Step 6: Test on a second device. Sync the cloud client, confirm only the Active folder appears, and that everything works.
The Bandwidth Math
Let's say you cut your synced data from 200 GB to 30 GB. On a typical home connection (50 Mbps), that's a 3-4 hour difference in initial sync time. On mobile or satellite? It's the difference between "possible" and "never happening."
For ongoing changes, the savings are smaller but real. A 100 MB file change syncs in 16 seconds instead of 1-2 minutes. Multiply that by dozens of files a day, and you're looking at real time back.
One Thing to Watch: Selective Sync Gaps
If you're using multiple devices, be careful. Selective sync means different machines see different files. I learned this the hard way when I tried to open a project file on my iPad that I'd forgotten to sync—it wasn't there.

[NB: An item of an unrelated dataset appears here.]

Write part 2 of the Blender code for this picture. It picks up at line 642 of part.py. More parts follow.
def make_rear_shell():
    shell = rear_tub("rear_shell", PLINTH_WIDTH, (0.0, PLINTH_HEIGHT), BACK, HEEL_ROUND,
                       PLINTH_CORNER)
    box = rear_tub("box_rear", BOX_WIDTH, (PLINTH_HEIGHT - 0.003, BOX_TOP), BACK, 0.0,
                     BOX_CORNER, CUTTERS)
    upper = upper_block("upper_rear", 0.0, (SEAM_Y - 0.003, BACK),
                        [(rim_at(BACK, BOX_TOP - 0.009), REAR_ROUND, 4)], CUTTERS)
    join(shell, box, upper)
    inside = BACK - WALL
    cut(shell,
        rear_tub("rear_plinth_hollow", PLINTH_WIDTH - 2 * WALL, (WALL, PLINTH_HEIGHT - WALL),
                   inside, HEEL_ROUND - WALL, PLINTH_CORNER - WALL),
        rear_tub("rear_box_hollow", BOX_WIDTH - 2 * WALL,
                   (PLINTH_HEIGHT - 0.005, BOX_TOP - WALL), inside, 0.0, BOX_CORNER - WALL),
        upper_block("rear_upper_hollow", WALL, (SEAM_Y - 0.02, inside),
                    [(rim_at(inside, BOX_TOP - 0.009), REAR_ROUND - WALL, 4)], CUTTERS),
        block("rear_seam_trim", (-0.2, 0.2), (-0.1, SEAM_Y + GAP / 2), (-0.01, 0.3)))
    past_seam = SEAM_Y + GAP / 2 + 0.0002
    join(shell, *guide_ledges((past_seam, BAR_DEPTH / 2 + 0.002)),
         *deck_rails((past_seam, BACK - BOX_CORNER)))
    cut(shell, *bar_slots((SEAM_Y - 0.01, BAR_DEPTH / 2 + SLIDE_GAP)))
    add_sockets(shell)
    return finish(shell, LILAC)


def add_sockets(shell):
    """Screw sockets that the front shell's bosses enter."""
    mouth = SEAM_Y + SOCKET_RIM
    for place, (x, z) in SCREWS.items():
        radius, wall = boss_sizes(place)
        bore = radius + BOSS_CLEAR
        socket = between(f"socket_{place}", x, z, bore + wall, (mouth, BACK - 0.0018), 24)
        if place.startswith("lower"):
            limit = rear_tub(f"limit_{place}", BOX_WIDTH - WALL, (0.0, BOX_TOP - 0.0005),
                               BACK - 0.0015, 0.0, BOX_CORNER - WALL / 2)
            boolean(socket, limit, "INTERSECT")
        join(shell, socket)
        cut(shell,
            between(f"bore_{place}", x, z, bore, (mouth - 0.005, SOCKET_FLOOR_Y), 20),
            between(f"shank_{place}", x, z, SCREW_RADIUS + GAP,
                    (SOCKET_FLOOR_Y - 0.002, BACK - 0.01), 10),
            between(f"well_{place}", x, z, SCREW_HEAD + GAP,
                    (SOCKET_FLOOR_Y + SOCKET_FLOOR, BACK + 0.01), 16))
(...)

The fix: use a clear naming convention. Prefix Tier 2 files with "ARCHIVE-" so you know not to expect them everywhere. Or use a shared note listing what's synced where.
What to Do Tomorrow
Don't try to fix your entire sync setup in one afternoon. Start small: audit one cloud service, identify your Tier 1 folder (the stuff you actually need synced), and unsync everything else. Watch your bandwidth and CPU usage drop. That's your proof of concept.
Then do the same for the next service. In a week, you'll have a system that works instead of works against you. Your laptop will be faster, your storage bill will be smaller, and you'll actually know where your files are.
Selective cloud sync isn't sexy. But it's the difference between a tool that serves you and a tool that serves itself.